Жаклин сидела у распахнутого окна и, посматривая на бульвар Жери Пьер, тонкими изящными пальчиками набирала на клавиатуре печатной машинки продолжение своей статьи, вызвавшей большой общественный резонанс. Неожиданно бесшумно приоткрылась дверь и в проем просунулась взлохмаченная голова главного редактора – Жана Лекавалье.

– Жаклин, что-нибудь конкретное имеется?

– Ничего стоящего, господин Лекавалье. Звонят исключительно одни сумасшедшие. Если их послушать, то «Мона Лиза» появлялась одновременно в полусотне мест Парижа. С вашего разрешения я отправляла по этим адресам корреспондентов, но выяснить так ничего и не удалось.

Жан Лекавалье принадлежал к богатейшей буржуазной фамилии Франции, занимавшейся сталелитейным производством. Два его старших брата, унаследовав несколько заводов, уверенно расширяли семейное производство, нацеленное на бурно развивающуюся немецкую промышленность. А Жан Лекавалье, как это нередко случается в состоятельных домах, к семейному бизнесу поостыл и намеревался продать металлопрокатный завод, оставшийся за ним, воспринимая его как явную обузу. Всю свою неисчерпаемую энергию Жан направил в творческое русло: сочинял стихи, ставил пьесы, а с недавнего времени у него появилось новое увлечение – издание журнала. Надо признать, что на этом поприще он преуспел – его журнал в короткий срок сделался популярным и расходился далеко за пределами Парижа. Так что Жан Лекавалье стремительно увеличивал тираж, рассчитывая стать одним из самых влиятельных людей в газетном бизнесе.

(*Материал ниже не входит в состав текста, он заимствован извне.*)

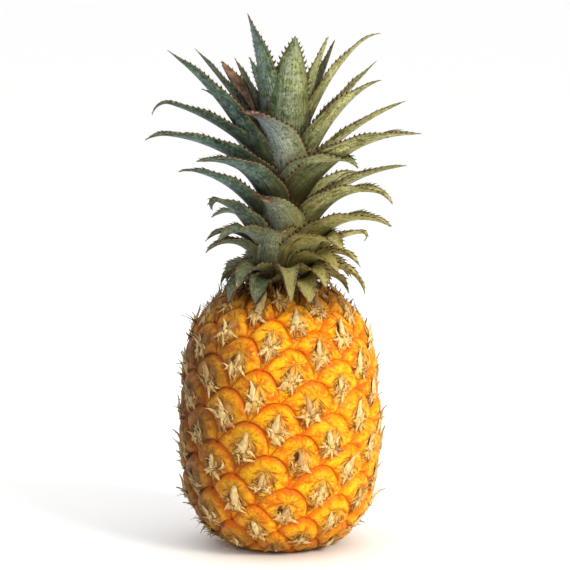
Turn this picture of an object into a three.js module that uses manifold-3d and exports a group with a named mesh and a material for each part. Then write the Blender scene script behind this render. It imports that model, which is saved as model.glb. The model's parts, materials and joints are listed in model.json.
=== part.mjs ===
// A ripe pineapple of the small spiny-leaved kind, standing on its base.
// Millimetres, +Z up. The origin is the middle of the flat spot that it stands on,
// and -Y is the side that faces the viewer. Azimuth 0 points to -Y and 90 to +X.
import * as THREE from "three";
import { mergeVertices } from "three/addons/utils/BufferGeometryUtils.js";
import Module from "manifold-3d";

const wasm = await Module();
wasm.setup();

const DEG = Math.PI / 180;
const MERGE_WITHIN = 1e-4; // points closer than this are one

// The fruit: radius and height along the valleys between the eyes, from foot to neck
const RIND_PROFILE = [
  [25, 0],
  [35.6, 9],
  [45.8, 24],
  [50.2, 52],
  [49.8, 78],
  [47.2, 103],
  [41.2, 117.5],
  [30.5, 129.5],
  [15, 136.5],
];
const PROFILE_DIVISIONS = 400; // for measuring along the curve through those points
const RELIEF_FADE = 9; // the eyes flatten out over this stretch at either end

// The eyes follow one spiral: each turns by the golden angle and climbs a little. Seen
// together they stand in eight rows that climb to the right and thirteen to the left.
const GOLDEN_ANGLE = 137.508;
const EYE_CLIMB = 1.28; // along the profile, from one eye to the next
const FRONT_EYE_AT = 79; // how far up the profile the eye that faces the viewer sits
const FRONT_EYE_AZIMUTH = -1;
const RIGHT_ROWS = 8;
const LEFT_ROWS = 13;
const ALL_ROWS = RIGHT_ROWS + LEFT_ROWS;

// An eye's upper rim is a round arch: its sides bend up and its corners sink and turn
const ARCH = 2.6;
const ARCH_SHARPNESS = 6; // a high power, which keeps the bend near the border
const CORNER_DROP = 2.2;
const CORNER_SLIP = -2.2; // degrees
const CORNER_SHARPNESS = 4;

// One eye's relief: how far each ring reaches to the eye's border, and its height. The
// point of the dry bract stands off above the eye's middle.
const BORDER_HEIGHT = -0.9;
const SHOULDER = { reach: 0.66, height: 1.9 };
const BRACT_FOOT = { reach: 0.25, height: 2.5 };
const BRACT_TIP = { reach: 0.42, height: 5 };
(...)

– Мы не должны оставить без внимания ни один звонок, ни одного посетителя! Я найду репортеров столько, сколько нужно. Денег у нас хватит… Пусть идут по следу каждого сообщения. Мы должны отыскать картину раньше, чем это сделает полиция. Вы понимаете, о чем я говорю, Жаклин?

– Конечно, господин Лекавалье.

– Если одному из репортеров удастся напасть на след «Моны Лизы», то он получит от меня вознаграждение в размере пяти тысяч франков, – торжественно объявил главный редактор.

– Вы невероятно щедры, господин Лекавалье, – заметила Жаклин.

– Когда речь идет о чести Франции, то скупиться не приходится. Вы согласны со мной?

– Полностью с вами согласна, господин главный редактор, – охотно ответила журналистка.

Не попрощавшись, Лекавалье вышел. Жаклин почувствовала облегчение и поправила листок на печатной машинке.

Итак, о чем это она… Ага…

«…Прошло уже сорок восемь часов с момента пропажи «Моны Лизы», а полиция так и не вышла на след преступника…» – бодро застучала девушка по клавишам.

Неожиданно в дверь постучали.

– Войдите, – громко произнесла Жаклин.

Порог комнаты перешагнул нескладный долговязый человек с опущенными плечами. На тощую шею с вызывающе торчащим кадыком была нелепо посажена маленькая голова, опасливо озирающаяся по сторонам. Держался он таким образом, будто в каждом углу поджидала неприятность. Заметив сидящую у окна Жаклин, с любопытством посматривающую, его губы разжались, изобразив нечто похожее на улыбку.

– Что вам угодно, месье? – доброжелательно поинтересовалась Жаклин, уже заранее зная цель визита посетителя.